→ Problem statement
Repeat the whole of the data, keeping every detail the same.

Start of The data

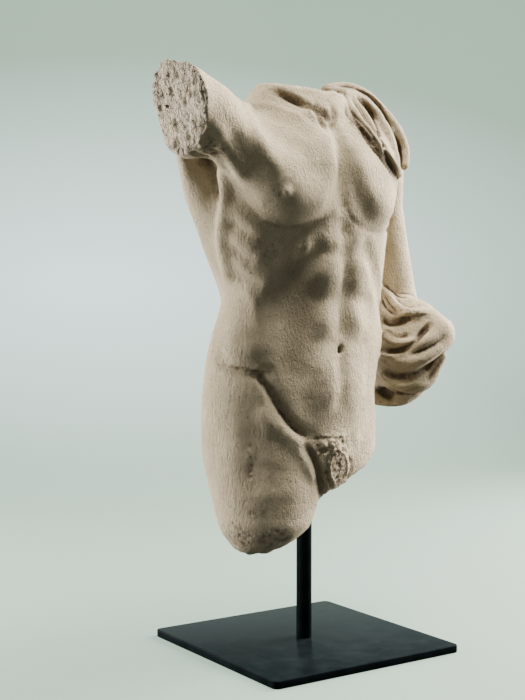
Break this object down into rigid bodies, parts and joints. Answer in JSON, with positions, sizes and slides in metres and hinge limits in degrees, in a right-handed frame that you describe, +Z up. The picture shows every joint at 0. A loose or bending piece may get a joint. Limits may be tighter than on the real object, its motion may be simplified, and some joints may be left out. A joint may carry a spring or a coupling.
{
  "type": "plaster torso sculpture",
  "caption": "Broken classical male torso in plaster with a cloak over one shoulder, held up by a round black post on a square plate.",
  "frame": {"origin": "centre of the plate's underside", "axes": "+Z up along the post, -Y the front of the figure, +X the figure's left, which is a viewer's right"},
  "size_m": [0.4781, 0.3, 0.7709],
  "materials": {
    "torso": "matte",
    "post": "satin",
    "base_plate": "satin"
  },
  "bodies": {
    "root": {"torso": "torso", "post": "post", "base_plate": "base_plate"}
  },
  "joints": []
}
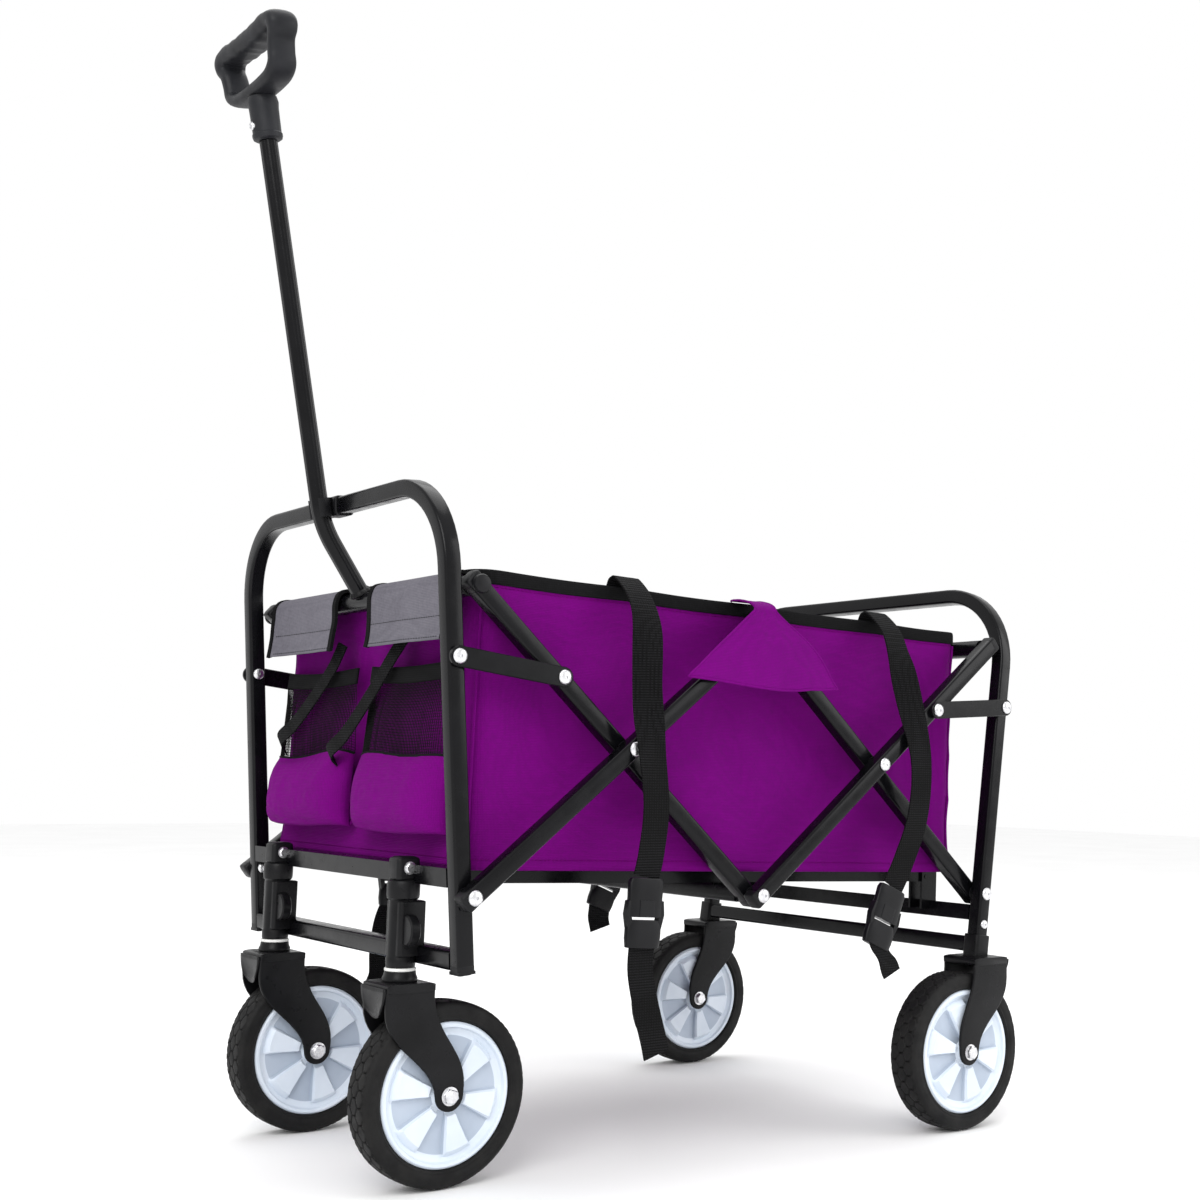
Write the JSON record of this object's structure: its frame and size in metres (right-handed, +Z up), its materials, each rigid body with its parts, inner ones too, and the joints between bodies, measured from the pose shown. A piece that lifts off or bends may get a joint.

End of The data

→ Output of the task
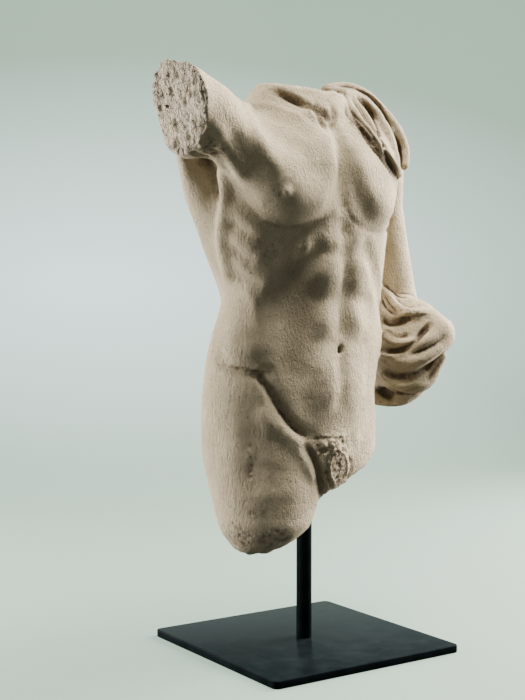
Break this object down into rigid bodies, parts and joints. Answer in JSON, with positions, sizes and slides in metres and hinge limits in degrees, in a right-handed frame that you describe, +Z up. The picture shows every joint at 0. A loose or bending piece may get a joint. Limits may be tighter than on the real object, its motion may be simplified, and some joints may be left out. A joint may carry a spring or a coupling.
{
  "type": "plaster torso sculpture",
  "caption": "Broken classical male torso in plaster with a cloak over one shoulder, held up by a round black post on a square plate.",
  "frame": {"origin": "centre of the plate's underside", "axes": "+Z up along the post, -Y the front of the figure, +X the figure's left, which is a viewer's right"},
  "size_m": [0.4781, 0.3, 0.7709],
  "materials": {
    "torso": "matte",
    "post": "satin",
    "base_plate": "satin"
  },
  "bodies": {
    "root": {"torso": "torso", "post": "post", "base_plate": "base_plate"}
  },
  "joints": []
}
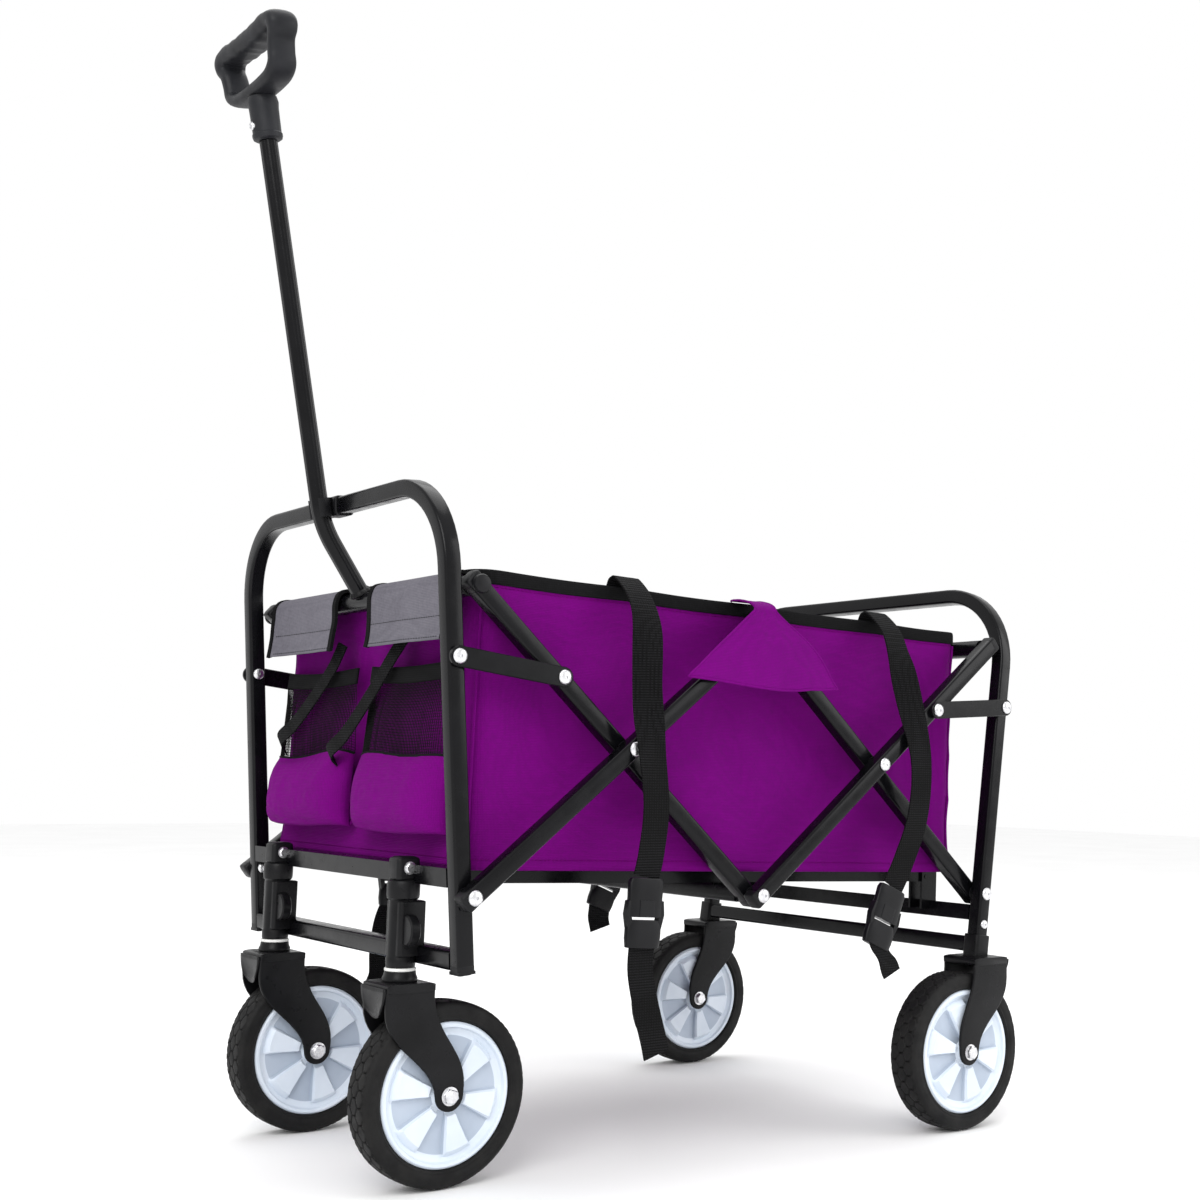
Write the JSON record of this object's structure: its frame and size in metres (right-handed, +Z up), its materials, each rigid body with its parts, inner ones too, and the joints between bodies, measured from the pose shown. A piece that lifts off or bends may get a joint.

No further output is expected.